_PROBLEM REQUIREMENTS_
Begin with the line that contains "const fern = new THREE.Group();" and end with the line that contains "if empty is", transcribing exactly each line in that stretch and no other.

-- Start of INPUT --

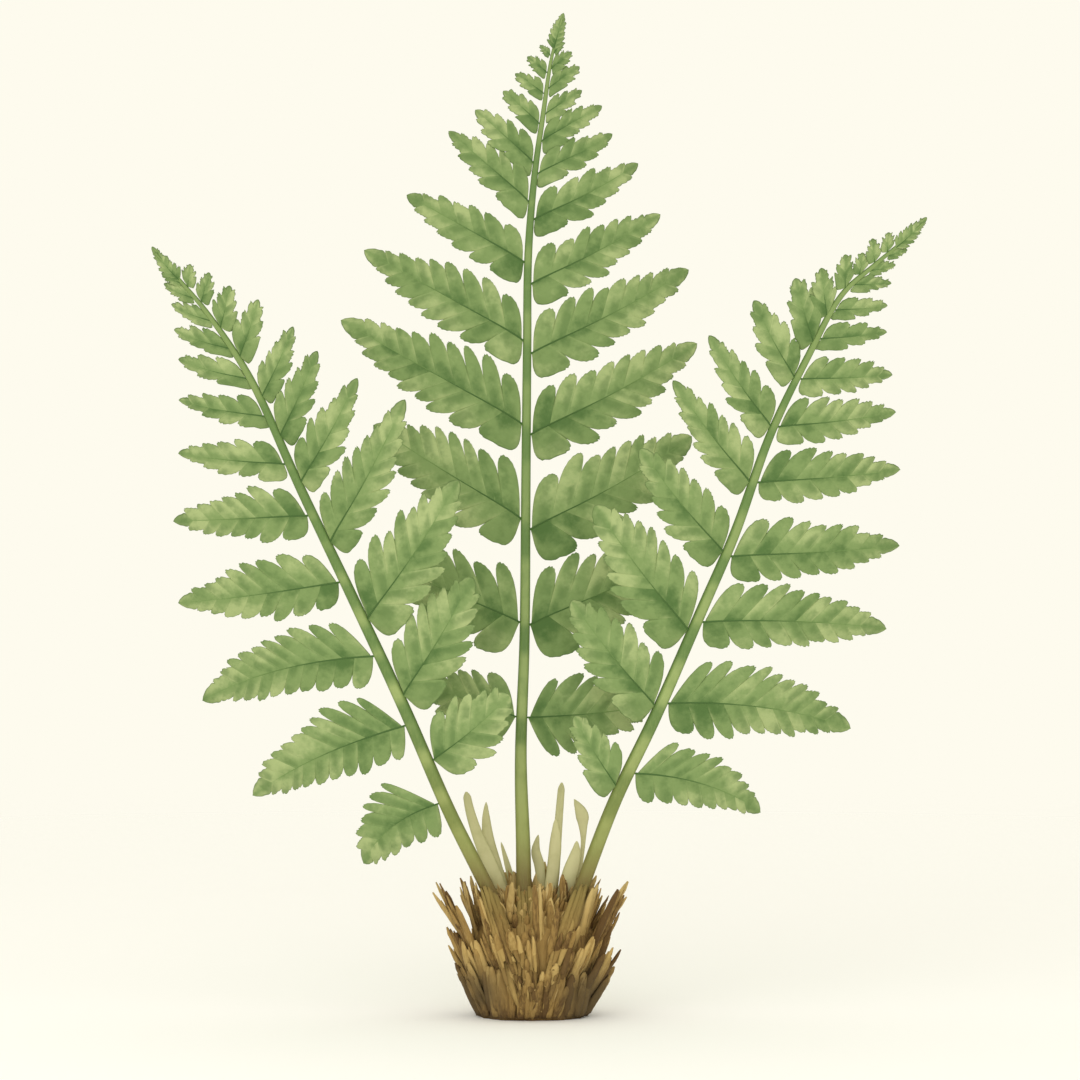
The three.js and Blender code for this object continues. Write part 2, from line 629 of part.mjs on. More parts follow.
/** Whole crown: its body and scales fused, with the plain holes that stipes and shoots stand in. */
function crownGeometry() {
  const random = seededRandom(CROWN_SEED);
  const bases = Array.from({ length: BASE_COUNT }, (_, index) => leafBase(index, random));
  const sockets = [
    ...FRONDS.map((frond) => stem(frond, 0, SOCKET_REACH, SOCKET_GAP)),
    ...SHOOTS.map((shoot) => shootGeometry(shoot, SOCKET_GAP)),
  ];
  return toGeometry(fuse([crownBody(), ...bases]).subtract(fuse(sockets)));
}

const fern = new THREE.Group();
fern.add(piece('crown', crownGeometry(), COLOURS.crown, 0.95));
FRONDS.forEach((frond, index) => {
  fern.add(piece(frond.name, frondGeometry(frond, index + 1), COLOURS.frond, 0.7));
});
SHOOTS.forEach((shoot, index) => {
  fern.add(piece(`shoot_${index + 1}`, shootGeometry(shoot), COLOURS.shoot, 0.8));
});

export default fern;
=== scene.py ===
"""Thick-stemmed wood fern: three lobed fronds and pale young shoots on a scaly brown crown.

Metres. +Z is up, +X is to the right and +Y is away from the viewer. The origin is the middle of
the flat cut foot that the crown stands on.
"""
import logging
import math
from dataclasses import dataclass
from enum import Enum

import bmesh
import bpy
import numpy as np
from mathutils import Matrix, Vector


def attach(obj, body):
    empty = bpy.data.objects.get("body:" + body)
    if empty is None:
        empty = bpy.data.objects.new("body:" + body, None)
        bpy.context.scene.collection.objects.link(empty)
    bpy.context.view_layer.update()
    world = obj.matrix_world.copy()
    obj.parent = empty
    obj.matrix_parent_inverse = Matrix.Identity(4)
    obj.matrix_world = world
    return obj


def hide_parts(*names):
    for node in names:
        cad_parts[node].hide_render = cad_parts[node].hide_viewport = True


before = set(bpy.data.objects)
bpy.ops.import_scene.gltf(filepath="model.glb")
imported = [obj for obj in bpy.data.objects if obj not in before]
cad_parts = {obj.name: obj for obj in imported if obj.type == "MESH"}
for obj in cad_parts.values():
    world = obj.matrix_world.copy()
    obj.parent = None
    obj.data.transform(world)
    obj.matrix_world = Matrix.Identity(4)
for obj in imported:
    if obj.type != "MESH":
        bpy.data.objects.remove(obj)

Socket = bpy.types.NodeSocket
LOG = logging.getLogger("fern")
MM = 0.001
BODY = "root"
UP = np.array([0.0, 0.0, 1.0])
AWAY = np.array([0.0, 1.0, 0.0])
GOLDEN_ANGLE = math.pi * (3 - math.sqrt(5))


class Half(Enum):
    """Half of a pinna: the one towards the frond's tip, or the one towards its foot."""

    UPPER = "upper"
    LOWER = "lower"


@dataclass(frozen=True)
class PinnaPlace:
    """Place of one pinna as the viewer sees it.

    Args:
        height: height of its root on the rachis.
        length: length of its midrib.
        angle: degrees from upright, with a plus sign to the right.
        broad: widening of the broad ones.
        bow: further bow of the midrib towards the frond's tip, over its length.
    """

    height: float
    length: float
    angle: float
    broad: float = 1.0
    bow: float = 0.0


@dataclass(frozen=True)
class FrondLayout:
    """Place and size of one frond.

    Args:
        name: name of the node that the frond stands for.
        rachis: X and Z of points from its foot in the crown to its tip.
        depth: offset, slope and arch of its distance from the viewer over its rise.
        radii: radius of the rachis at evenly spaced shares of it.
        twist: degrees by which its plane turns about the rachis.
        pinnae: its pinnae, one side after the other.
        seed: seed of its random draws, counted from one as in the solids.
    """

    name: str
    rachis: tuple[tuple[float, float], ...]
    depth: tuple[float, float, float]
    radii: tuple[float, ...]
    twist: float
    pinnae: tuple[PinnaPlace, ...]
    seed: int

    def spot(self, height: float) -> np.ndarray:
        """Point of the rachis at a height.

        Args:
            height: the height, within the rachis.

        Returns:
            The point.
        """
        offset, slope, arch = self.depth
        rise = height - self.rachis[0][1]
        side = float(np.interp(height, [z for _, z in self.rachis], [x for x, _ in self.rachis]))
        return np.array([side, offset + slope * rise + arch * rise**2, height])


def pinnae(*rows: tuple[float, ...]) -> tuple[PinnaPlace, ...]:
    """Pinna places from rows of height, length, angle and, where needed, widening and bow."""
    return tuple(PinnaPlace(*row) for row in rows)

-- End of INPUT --
-- Start of INPUT --

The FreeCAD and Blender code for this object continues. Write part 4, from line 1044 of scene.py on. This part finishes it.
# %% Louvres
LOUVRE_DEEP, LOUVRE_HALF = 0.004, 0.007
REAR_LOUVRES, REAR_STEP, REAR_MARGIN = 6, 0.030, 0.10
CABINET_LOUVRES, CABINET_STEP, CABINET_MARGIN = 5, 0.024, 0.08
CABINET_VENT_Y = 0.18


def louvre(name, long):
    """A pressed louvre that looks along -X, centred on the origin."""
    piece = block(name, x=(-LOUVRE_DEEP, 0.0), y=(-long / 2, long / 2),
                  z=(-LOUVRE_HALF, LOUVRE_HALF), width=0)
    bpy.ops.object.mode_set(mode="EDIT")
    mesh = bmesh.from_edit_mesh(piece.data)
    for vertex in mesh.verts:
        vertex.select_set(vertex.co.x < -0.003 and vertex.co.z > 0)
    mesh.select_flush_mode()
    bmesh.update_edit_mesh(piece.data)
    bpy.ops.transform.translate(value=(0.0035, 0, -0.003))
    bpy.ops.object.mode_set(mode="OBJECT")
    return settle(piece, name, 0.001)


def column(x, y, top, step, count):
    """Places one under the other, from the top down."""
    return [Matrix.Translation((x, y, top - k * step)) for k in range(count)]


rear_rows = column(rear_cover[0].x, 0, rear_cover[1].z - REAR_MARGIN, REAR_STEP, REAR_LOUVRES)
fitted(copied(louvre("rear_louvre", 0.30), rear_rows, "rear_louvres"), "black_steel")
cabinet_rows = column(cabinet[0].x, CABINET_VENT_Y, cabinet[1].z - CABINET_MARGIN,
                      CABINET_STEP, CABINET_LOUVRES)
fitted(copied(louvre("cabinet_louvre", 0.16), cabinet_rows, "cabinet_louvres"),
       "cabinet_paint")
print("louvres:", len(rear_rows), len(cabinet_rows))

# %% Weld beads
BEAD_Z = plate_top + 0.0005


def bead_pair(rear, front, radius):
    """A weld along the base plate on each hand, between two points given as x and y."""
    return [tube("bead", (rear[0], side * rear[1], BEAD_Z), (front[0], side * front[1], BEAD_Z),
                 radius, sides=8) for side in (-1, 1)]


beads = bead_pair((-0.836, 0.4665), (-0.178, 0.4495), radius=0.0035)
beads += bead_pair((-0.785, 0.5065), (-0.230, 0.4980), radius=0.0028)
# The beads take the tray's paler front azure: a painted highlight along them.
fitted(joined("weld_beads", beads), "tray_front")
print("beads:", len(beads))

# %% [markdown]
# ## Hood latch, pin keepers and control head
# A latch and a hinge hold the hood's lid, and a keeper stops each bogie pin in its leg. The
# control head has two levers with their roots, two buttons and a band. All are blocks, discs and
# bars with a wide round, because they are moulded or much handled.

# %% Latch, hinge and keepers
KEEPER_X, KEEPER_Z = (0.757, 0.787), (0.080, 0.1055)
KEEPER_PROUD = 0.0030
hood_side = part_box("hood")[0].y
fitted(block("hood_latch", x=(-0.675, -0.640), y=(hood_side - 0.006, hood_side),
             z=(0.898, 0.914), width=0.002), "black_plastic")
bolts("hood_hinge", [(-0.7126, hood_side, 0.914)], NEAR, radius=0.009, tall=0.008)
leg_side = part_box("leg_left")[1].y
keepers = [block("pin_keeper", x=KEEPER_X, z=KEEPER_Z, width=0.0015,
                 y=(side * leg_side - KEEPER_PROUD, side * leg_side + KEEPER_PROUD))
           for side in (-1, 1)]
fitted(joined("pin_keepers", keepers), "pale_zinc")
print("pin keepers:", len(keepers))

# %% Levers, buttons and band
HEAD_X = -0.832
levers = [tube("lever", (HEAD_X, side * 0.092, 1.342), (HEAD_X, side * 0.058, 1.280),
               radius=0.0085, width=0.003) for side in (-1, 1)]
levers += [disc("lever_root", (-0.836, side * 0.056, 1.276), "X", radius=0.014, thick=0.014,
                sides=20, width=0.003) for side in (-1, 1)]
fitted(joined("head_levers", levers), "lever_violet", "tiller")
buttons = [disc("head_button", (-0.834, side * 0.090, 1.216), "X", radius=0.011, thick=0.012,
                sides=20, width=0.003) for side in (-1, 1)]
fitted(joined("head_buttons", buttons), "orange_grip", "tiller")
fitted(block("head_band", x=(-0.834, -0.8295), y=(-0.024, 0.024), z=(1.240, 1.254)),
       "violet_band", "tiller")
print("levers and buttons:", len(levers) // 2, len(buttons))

-- End of INPUT --

_OUTPUT OF THE TASK_
const fern = new THREE.Group();
fern.add(piece('crown', crownGeometry(), COLOURS.crown, 0.95));
FRONDS.forEach((frond, index) => {
  fern.add(piece(frond.name, frondGeometry(frond, index + 1), COLOURS.frond, 0.7));
});
SHOOTS.forEach((shoot, index) => {
  fern.add(piece(`shoot_${index + 1}`, shootGeometry(shoot), COLOURS.shoot, 0.8));
});

export default fern;
=== scene.py ===
"""Thick-stemmed wood fern: three lobed fronds and pale young shoots on a scaly brown crown.

Metres. +Z is up, +X is to the right and +Y is away from the viewer. The origin is the middle of
the flat cut foot that the crown stands on.
"""
import logging
import math
from dataclasses import dataclass
from enum import Enum

import bmesh
import bpy
import numpy as np
from mathutils import Matrix, Vector


def attach(obj, body):
    empty = bpy.data.objects.get("body:" + body)
    if empty is None:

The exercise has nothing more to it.